» Exercise requirements:
The data below holds a line containing "outer_ring();" and a line containing "obj.matrix_world = world"; please quote exactly those two lines and every line between them, and nothing else.

» Information provided:
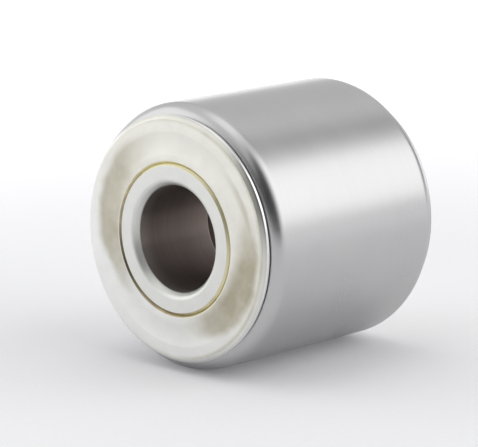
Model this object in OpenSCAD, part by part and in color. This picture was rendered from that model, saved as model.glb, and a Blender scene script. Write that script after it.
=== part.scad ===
// Sealed double-row needle track roller. A thick outer ring turns on two full rows of
// loose needles around a fixed inner ring, and two end washers close the ends.
// The roller turns about +Y, +Z is up, and the origin is the middle of the bore.
// The front end is the one at -Y.

/* [Outer ring] */
// Outer diameter, which is the rolling surface (1 7/8 in)
outer_d = 47.625; // [46:0.125:52]
// Width of the outer ring between its end faces (1 5/8 in)
outer_w = 41.275; // [41:0.025:41.6]
// Radius that rounds the two outer corners
corner_r = 2.75; // [1:0.25:2.75]
// Depth of the seal counterbore in each end face
counterbore_depth = 1.7; // [1.5:0.05:1.75]

/* [Inner ring] */
// Bore diameter, for a 3/4 in pin or bolt
bore_d = 19.05; // [17:0.05:20]
// Length of the inner ring, which is the width of the whole roller (1 3/4 in)
overall_w = 44.45; // [44.2:0.05:44.6]
// Chamfer at both mouths of the bore, measured across the end face
bore_chamfer = 0.8; // [0.2:0.1:1.2]
// How deep the same chamfer runs into the bore
bore_chamfer_depth = 1.1; // [0.2:0.1:1.5]
// Width of the grease groove around the middle of the bore (5/16 in)
groove_w = 7.94; // [4:0.02:12]
// Depth of the grease groove
groove_depth = 0.5; // [0.2:0.1:0.8]
// Diameter of the two grease holes from the groove to the needles
grease_hole_d = 2.4; // [1:0.1:3]

/* [End washers] */
// Diameter of the press seat on the inner ring
seat_d = 26.9; // [26.4:0.1:27.2]
// Outer diameter of the washer's flange
washer_d = 44; // [43:0.1:45]
// Full thickness of the washer, flange and boss together
washer_w = 3.1; // [2.9:0.05:3.2]
// Thickness of the flange that covers the end of the outer ring
flange_w = 1.25; // [1:0.05:1.3]
// Diameter of the boss that holds the needles in and carries the seal
boss_d = 37.2; // [36.6:0.1:38]
// Bevel on the flange's outer edge
edge_bevel = 0.7; // [0.3:0.05:0.8]
// How far the washer's face sits below the end of the inner ring
washer_recess = 0.1; // [0.05:0.05:0.3]
// Depth of the shallow dish rolled into the washer's face
dish_depth = 0.12; // [0.05:0.01:0.2]
// Each side of the V-shaped line where the washer meets the inner ring
joint_bevel = 0.4; // [0.1:0.05:0.5]

/* [Needles] */
// Needle diameter (5/32 in)
needle_d = 3.969; // [3.9:0.001:3.98]
// Needles in each of the two rows
needles_per_row = 25; // [25:1:25]
// Radius that rounds the needle's ends
needle_end_r = 0.4; // [0.1:0.1:1]
// Thickness of the guide ring that floats between the rows
guide_w = 1.5; // [1:0.1:3]

/* [Clearances] */
// Space between two neighbouring needles
needle_gap = 0.015; // [0.01:0.005:0.02]
// Radial clearance of a needle against each ring
race_gap = 0.02; // [0.01:0.005:0.03]
// Clearance at each end of a needle
end_gap = 0.08; // [0.02:0.01:0.2]
// Radial clearance of the guide ring against each ring
guide_gap = 0.04; // [0.02:0.01:0.1]
// Clearance of the seal's lips over the washer's boss
lip_gap = 0.05; // [0.02:0.01:0.1]

/* [Hidden] */
$fn = 128;

outer_r = outer_d / 2;
bore_r = bore_d / 2;
seat_r = seat_d / 2;
washer_r = washer_d / 2;
boss_r = boss_d / 2;

// Needle circle, and the two races that it leaves
needle_r = needle_d / 2;
pitch_r = (needle_d + needle_gap) / (2 * sin(180 / needles_per_row));
inner_race_r = pitch_r - needle_r - race_gap;
outer_race_r = pitch_r + needle_r + race_gap;

// Places along the axis, measured from the middle
end_y = overall_w / 2;
face_y = end_y - washer_recess;
flange_back_y = face_y - flange_w;
thrust_y = face_y - washer_w;
row_y = (thrust_y + guide_w / 2) / 2;
needle_w = thrust_y - guide_w / 2 - 2 * end_gap;

// Dish in the washer's face: an arc between its two rims
dish_inner_r = seat_r + 1.5;
dish_outer_r = washer_r - 2.8;
dish_half = (dish_outer_r - dish_inner_r) / 2;
dish_arc_r = (dish_half * dish_half + dish_depth * dish_depth) / (2 * dish_depth);

// Seal in the outer ring's counterbore
counterbore_r = boss_r + 1.6;
counterbore_y = outer_w / 2 - counterbore_depth;
seal_inner_y = counterbore_y + 0.15;
seal_outer_y = outer_w / 2 - 0.1;
lip_w = 0.4;
web_w = 0.7;

// Small edge breaks, and how far a cut runs past the face that it starts from
edge_break = 0.2;
grease_notches = 6;
grease_notch_r = 0.8;
past = 1;

function needle_name(row, i) = str(row, "_needle_", i < 10 ? "0" : "", i);
function needle_angle(row, i) = 360 * (i - (row == "rear" ? 0.5 : 1)) / needles_per_row;

// Turns a section into a ring about the roller's axis: the section's x is the radius
// and its y is the place along the axis.
module turned() {
    rotate([-90, 0, 0]) rotate_extrude() children();
}

// Draws a cut at both ends of a section that is symmetric about its middle
module both_ends() {
    children();
    mirror([0, 1]) children();
}

// Diamond that bevels a corner at the origin: across is its reach along the section's x,
// and along is its reach along y
module bevel(across, along) {
    polygon([[-across, 0], [0, along], [across, 0], [0, -along]]);
}

// What lies outside a rounded corner whose arc is centred on the origin
module outside_of_corner(r) {
    difference() {
        square(r + past);
        circle(r);
    }
}

module outer_ring_section() {
    wall = outer_r - outer_race_r;
    difference() {
        translate([outer_race_r, -outer_w / 2]) square([wall, outer_w]);
        both_ends() {
            translate([outer_r - corner_r, outer_w / 2 - corner_r]) outside_of_corner(corner_r);
            translate([outer_race_r - past, counterbore_y])
                square([counterbore_r - outer_race_r + past, counterbore_depth + past]);
            translate([counterbore_r, outer_w / 2]) bevel(edge_break, edge_break);
        }
    }
}

module outer_ring() {
    color("silver") turned() outer_ring_section();
}

module inner_ring_section() {
    wall = inner_race_r - bore_r;
    groove_half = groove_w / 2;
    difference() {
        translate([bore_r, -end_y]) square([wall, overall_w]);
        both_ends() {
            translate([seat_r, thrust_y]) square([wall, end_y]);
            translate([seat_r, end_y]) bevel(joint_bevel, joint_bevel);
            translate([bore_r, end_y]) bevel(bore_chamfer, bore_chamfer_depth);
            translate([bore_r, groove_half]) bevel(edge_break, edge_break);
        }
        translate([bore_r - past, -groove_half]) square([groove_depth + past, groove_w]);
    }
}

module inner_ring() {
    color("whitesmoke") difference() {
        turned() inner_ring_section();
        translate([0, 0, -outer_r]) cylinder(h = outer_d, d = grease_hole_d);
    }
}

// Section of the washer at the rear end: flange, boss, dish and bevels
module end_washer_section() {
    difference() {
        polygon([
            [seat_r, thrust_y],
            [boss_r - edge_break, thrust_y],
            [boss_r, thrust_y + edge_break],
            [boss_r, flange_back_y],
            [washer_r, flange_back_y],
            [washer_r, face_y - edge_bevel],
            [washer_r - edge_bevel, face_y],
            [seat_r + joint_bevel, face_y],
            [seat_r, face_y - joint_bevel]
        ]);
        translate([dish_inner_r + dish_half, face_y - dish_depth + dish_arc_r])
            circle(dish_arc_r, $fn = 360);
    }
}

module rear_end_washer() {
    color("ivory") turned() end_washer_section();
}

module front_end_washer() {
    color("ivory") turned() mirror([0, 1]) end_washer_section();
}

// Section of the seal at the rear end: a rim in the counterbore and two lips
module seal_section() {
    lip_r = boss_r + lip_gap;
    rim_r = counterbore_r - web_w;
    middle_y = (seal_inner_y + seal_outer_y) / 2;
    polygon([
        [counterbore_r, seal_inner_y],
        [counterbore_r, seal_outer_y],
        [rim_r, seal_outer_y],
        [lip_r, seal_outer_y - lip_w / 2],
        [lip_r, seal_outer_y - lip_w],
        [rim_r, middle_y],
        [lip_r, seal_inner_y + lip_w],
        [lip_r, seal_inner_y + lip_w / 2],
        [rim_r, seal_inner_y]
    ]);
}

module rear_seal() {
    color("dimgray") turned() seal_section();
}

module front_seal() {
    color("dimgray") turned() mirror([0, 1]) seal_section();
}

// Flat ring that keeps the two rows of needles apart, notched to let grease past
module guide_ring() {
    inner = inner_race_r + guide_gap;
    outer = outer_race_r - guide_gap;
    color("goldenrod") difference() {
        turned() polygon([
            [inner, -guide_w / 2],
            [outer - edge_break, -guide_w / 2],
            [outer, edge_break - guide_w / 2],
            [outer, guide_w / 2 - edge_break],
            [outer - edge_break, guide_w / 2],
            [inner, guide_w / 2]
        ]);
        for (k = [0:grease_notches - 1]) {
            a = 360 * k / grease_notches;
            translate([inner * cos(a), guide_w, inner * sin(a)])
                rotate([90, 0, 0]) cylinder(h = 2 * guide_w, r = grease_notch_r);
        }
    }
}

// One needle, a cylinder with rounded ends, at its place in its row
module needle(row, i) {
    a = needle_angle(row, i);
    y = row == "front" ? -row_y : row_y;
    color("lightsteelblue") translate([pitch_r * cos(a), y, pitch_r * sin(a)]) turned()
        difference() {
            translate([0, -needle_w / 2]) square([needle_r, needle_w]);
            both_ends() translate([needle_r - needle_end_r, needle_w / 2 - needle_end_r])
                outside_of_corner(needle_end_r);
        }
}

outer_ring();
inner_ring();
front_end_washer();
rear_end_washer();
front_seal();
rear_seal();
guide_ring();
for (row = ["front", "rear"], i = [1:needles_per_row]) {
    needle(row, i);
}
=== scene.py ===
import math

import bmesh
import bpy
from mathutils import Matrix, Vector


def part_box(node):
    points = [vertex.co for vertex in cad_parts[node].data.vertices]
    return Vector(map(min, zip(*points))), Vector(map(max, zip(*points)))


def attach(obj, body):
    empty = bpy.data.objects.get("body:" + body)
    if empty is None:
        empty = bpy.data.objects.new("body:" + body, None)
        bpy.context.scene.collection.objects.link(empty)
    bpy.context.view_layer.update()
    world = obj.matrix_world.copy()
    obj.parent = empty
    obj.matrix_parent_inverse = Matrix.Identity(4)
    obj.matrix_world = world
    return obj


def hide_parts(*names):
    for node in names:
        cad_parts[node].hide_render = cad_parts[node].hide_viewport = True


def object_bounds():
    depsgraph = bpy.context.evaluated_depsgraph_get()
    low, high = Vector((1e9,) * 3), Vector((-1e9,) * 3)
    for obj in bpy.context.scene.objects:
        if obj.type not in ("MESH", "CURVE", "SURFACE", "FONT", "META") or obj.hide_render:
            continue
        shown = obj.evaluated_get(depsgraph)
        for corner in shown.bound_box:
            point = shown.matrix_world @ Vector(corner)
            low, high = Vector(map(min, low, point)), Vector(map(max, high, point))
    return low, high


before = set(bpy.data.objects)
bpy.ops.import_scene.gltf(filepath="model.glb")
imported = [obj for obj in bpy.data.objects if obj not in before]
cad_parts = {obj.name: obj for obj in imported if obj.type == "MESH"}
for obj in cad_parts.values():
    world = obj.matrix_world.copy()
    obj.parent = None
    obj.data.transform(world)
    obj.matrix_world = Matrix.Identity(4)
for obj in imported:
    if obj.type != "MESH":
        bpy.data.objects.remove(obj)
cad_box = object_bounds()

# Lengths in this script are in millimetres up to the point where a mesh or a light is made.
MM = 0.001


# ---------------------------------------------------------------------------------------------
# Sizes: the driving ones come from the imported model, the small ones repeat its design
# ---------------------------------------------------------------------------------------------
def farthest(node, axis):
    """How far a node reaches from the roller's middle along one axis, in mm."""
    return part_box(node)[1]["xyz".index(axis)] / MM


def nearest(node, axis):
    """Where a node of the rear half starts along one axis, in mm."""
    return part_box(node)[0]["xyz".index(axis)] / MM


OUTER_R = farthest("outer_ring", "x")
OUTER_END = farthest("outer_ring", "y")
CORNER_R = 2.75
COUNTERBORE_R = farthest("rear_seal", "x")
COUNTERBORE_DEPTH = 1.7
OUTER_RACE_R = 17.898

INNER_RACE_R = farthest("inner_ring", "x")
INNER_END = farthest("inner_ring", "y")
BORE_R = 9.525
BORE_CHAMFER = 0.8
BORE_CHAMFER_DEPTH = 1.1
GROOVE_WIDTH = 7.94
GROOVE_DEPTH = 0.5
GREASE_HOLE_R = 1.2
SEAT_R = 13.45
JOINT_BEVEL = 0.4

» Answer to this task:
outer_ring();
inner_ring();
front_end_washer();
rear_end_washer();
front_seal();
rear_seal();
guide_ring();
for (row = ["front", "rear"], i = [1:needles_per_row]) {
    needle(row, i);
}
=== scene.py ===
import math

import bmesh
import bpy
from mathutils import Matrix, Vector


def part_box(node):
    points = [vertex.co for vertex in cad_parts[node].data.vertices]
    return Vector(map(min, zip(*points))), Vector(map(max, zip(*points)))


def attach(obj, body):
    empty = bpy.data.objects.get("body:" + body)
    if empty is None:
        empty = bpy.data.objects.new("body:" + body, None)
        bpy.context.scene.collection.objects.link(empty)
    bpy.context.view_layer.update()
    world = obj.matrix_world.copy()
    obj.parent = empty
    obj.matrix_parent_inverse = Matrix.Identity(4)
    obj.matrix_world = world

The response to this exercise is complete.